This post is by Dr Alison Doig, senior climate change adviser at Christian Aid and Dr Ruth Fuller, international development policy adviser at WWF-UK.
The new World Bank report, Turn down the heat, gives a startling and frank warning. It presents a picture of the devastating impacts of climate change on the developing world within our lifetimes, from droughts affecting food supply in Africa and India, to cyclones and extreme temperatures threatening communities in South Asia.
International development strategy must factor in climate change
A global temperature rise of two degrees will massively increase the threat of droughts, floods, extreme heat and transmission of diseases to vulnerable communities. Two degrees is the best our world leaders hope to limit the rise to. They hope to prevent the increasingly likelihood of a four degree rise. A four degree rise would be simply devastating and is what we are heading for as we continue business as usual.
We can’t develop the world if we don’t take on these clear and very real risks. This was a major consideration for environment and development groups as Prime Minister David Cameron co-chaired a group of the UN High-level Panel on the post-2015 development agenda (HLP) on the future of international development.
Transforming traditional models of development
As Mr Cameron’s group considered what its priorities would be, Christian Aid and WWF-UK worked with Green Alliance, RSPB and Greenpeace to call for environmental sustainability to be integrated across the post-2015 goals , to transform the way we do development. We highlighted why it mattered and the key tests of how we could see if it had been achieved.
The HLP has now published its final report A new global partnership, setting out its recommendations for the shape of the international development framework that will follow the Millennium Development Goals in 2015. With the report now being considered by the UN secretary general in advance of the UN General Assembly meeting this September, we can now assess whether they have successfully taken on the challenges we set them.
Did the High-level Panel address the issues?
In many ways they have. Much of the content of the report is to be celebrated. The discussion of the role of food, water, energy, partnerships and natural resource management all understand the challenge from climate change. And its messaging is strong: “We must act now to halt the alarming pace of climate change and environmental degradation, which pose unprecedented threats to humanity. People living in poverty will suffer first and worst from climate change.”

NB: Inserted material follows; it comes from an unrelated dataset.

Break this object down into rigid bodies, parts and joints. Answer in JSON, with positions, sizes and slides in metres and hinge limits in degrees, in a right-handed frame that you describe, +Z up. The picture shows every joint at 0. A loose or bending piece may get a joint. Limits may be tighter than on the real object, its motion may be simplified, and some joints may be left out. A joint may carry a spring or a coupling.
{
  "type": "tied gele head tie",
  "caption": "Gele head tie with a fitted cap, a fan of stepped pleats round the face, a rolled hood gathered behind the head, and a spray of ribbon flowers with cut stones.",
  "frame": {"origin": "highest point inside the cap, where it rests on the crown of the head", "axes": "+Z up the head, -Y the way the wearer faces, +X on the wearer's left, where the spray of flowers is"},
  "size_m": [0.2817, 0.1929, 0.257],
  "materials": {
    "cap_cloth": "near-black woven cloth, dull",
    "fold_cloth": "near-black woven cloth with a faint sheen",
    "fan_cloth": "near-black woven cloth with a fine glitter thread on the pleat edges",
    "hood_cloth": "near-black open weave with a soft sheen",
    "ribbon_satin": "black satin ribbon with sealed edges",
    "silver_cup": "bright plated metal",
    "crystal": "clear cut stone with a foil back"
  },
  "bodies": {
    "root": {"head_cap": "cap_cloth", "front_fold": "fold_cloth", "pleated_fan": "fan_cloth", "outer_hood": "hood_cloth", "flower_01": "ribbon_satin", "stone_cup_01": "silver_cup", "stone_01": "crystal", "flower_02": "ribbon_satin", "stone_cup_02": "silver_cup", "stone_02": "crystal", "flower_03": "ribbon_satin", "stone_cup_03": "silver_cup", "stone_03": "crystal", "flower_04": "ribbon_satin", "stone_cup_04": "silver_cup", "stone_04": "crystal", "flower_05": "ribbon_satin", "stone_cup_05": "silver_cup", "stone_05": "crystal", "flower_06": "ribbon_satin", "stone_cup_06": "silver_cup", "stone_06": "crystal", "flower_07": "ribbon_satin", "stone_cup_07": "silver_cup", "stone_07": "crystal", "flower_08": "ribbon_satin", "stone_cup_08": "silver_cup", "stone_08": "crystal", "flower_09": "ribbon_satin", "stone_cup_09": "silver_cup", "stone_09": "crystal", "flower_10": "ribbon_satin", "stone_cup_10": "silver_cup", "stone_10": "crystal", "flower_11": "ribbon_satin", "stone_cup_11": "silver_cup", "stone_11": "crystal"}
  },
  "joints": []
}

However, now we need to turn these strong words into measurable and transformative goals, targets and indicators, which are in turn translated into joint action by governments, businesses and civil society.
A new framework for a new world
As stressed in the report, ‘business as usual’ is not an option. Too great an expectation is placed on current and future technology to solve resource challenges, and not enough emphasis on changing production and consumption patterns. There is a recognition that governments and businesses alike need to be more transparent in their social and environmental impacts, and this needs to translate into robust targets and indicators in the next iteration of the framework.

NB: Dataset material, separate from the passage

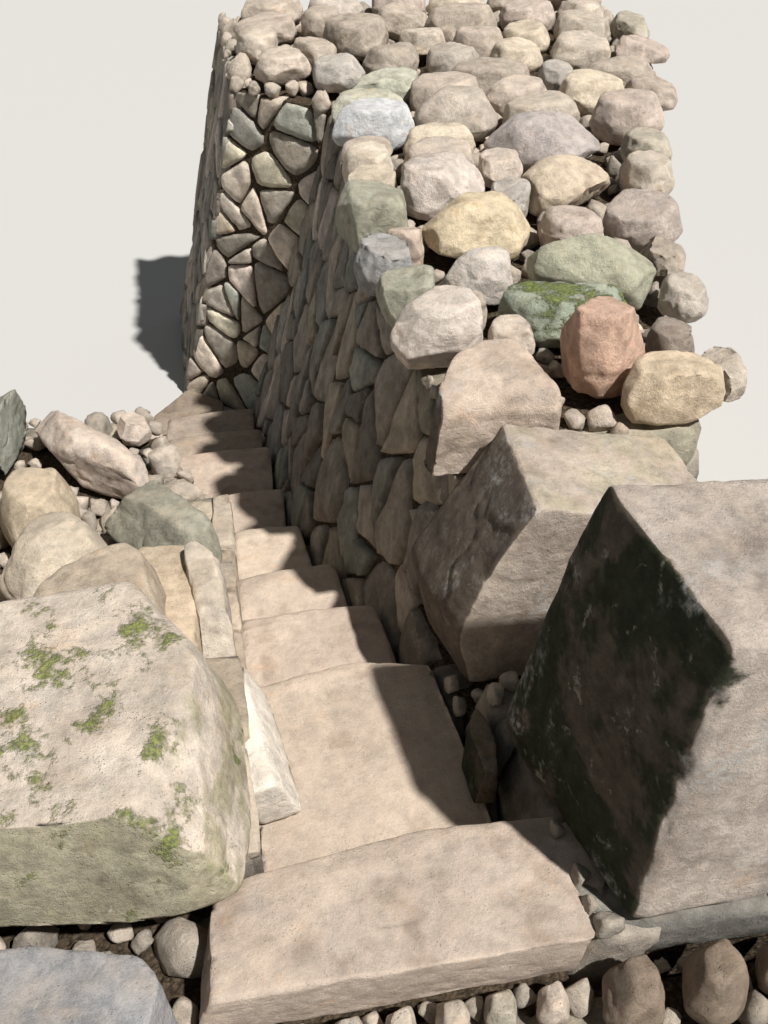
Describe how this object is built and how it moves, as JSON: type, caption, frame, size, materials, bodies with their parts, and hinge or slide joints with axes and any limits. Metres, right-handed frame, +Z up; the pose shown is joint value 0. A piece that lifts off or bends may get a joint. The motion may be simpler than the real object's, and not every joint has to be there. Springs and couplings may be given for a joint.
{
  "type": "outdoor stone steps",
  "caption": "Straight flight of rough stone slab steps between a high dry-stone retaining wall and a low boulder wall.",
  "frame": {"origin": "on the level base under the flight, in line with the foot of the retaining wall", "axes": "+Z up, +Y down the flight, +X towards the high retaining wall on the right of someone walking down"},
  "size_m": [4.5098, 6.82, 2.8],
  "materials": {
    "coping_stone": "matt",
    "cream_stone": "matt",
    "dark_boulder": "matt",
    "grey_stone": "matt",
    "packing_stone": "matt",
    "pale_stone": "matt",
    "tan_boulder": "matt",
    "tread_stone": "matt",
    "wall_stone": "matt"
  },
  "bodies": {
    "root": {"boulder_left_large": "tan_boulder", "boulder_right_large": "dark_boulder", "boulder_right_middle": "dark_boulder", "boulder_right_small": "dark_boulder", "chock_stone": "dark_boulder", "coping_bank": "coping_stone", "coping_edge_far": "coping_stone", "coping_edge_near": "coping_stone", "coping_far_end": "coping_stone", "coping_middle_far": "coping_stone", "coping_middle_near": "coping_stone", "coping_red_stones": "coping_stone", "cream_slab": "cream_stone", "far_wall": "wall_stone", "grey_slab_left": "grey_stone", "left_stone_1": "pale_stone", "left_stone_2": "pale_stone", "left_stone_3": "pale_stone", "left_stone_4": "pale_stone", "left_stone_5": "pale_stone", "left_stone_6": "pale_stone", "left_stone_7": "pale_stone", "left_wall_1": "wall_stone", "left_wall_2": "wall_stone", "left_wall_3": "wall_stone", "left_wall_4": "wall_stone", "left_wall_5": "wall_stone", "packing_cobbles": "packing_stone", "packing_rubble": "packing_stone", "rear_footing": "wall_stone", "retaining_wall_1": "wall_stone", "retaining_wall_2": "wall_stone", "retaining_wall_3": "wall_stone", "retaining_wall_4": "wall_stone", "return_wall": "wall_stone", "rubble_bed_lower": "wall_stone", "rubble_bed_upper": "wall_stone", "step_01_top": "tread_stone", "step_02": "tread_stone", "step_03": "tread_stone", "step_04": "tread_stone", "step_05": "tread_stone", "step_06": "tread_stone", "step_07": "tread_stone", "step_08": "tread_stone", "step_09": "tread_stone", "step_10_bottom": "tread_stone"}
  },
  "joints": []
}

Whilst the report acknowledges the future threats from environmental degradation, the post-2015 framework needs to do more to prepare for this new world and factor in the increased social, economic and environmental costs of adaptation even if temperatures rise is constrained to just two degrees.
The need to secure political action
The HLP report has got the messaging and rhetoric right on many levels, and has gone some way in proposing illustrative goals and targets to set the ambition for the post-2015 process. But its only the starter, now we need the main meal. Going forward, the final framework has a job to do in setting out how to secure political will and action, and setting sufficient challenging and measurable targets to drive real change.
This mustn’t become another worthy report that gathers dust, like the Global Sustainability Panel’s report ahead of Rio+20. It should link to other processes including the Sustainable Development Goals to develop a single, strong, targeted goal framework that can drive genuine change and deliver development within resource limits and a climate constrained world. Because, as the prime minister’s group seems to have realised, if the post-2015 framework doesn’t deal with climate change, it will fail.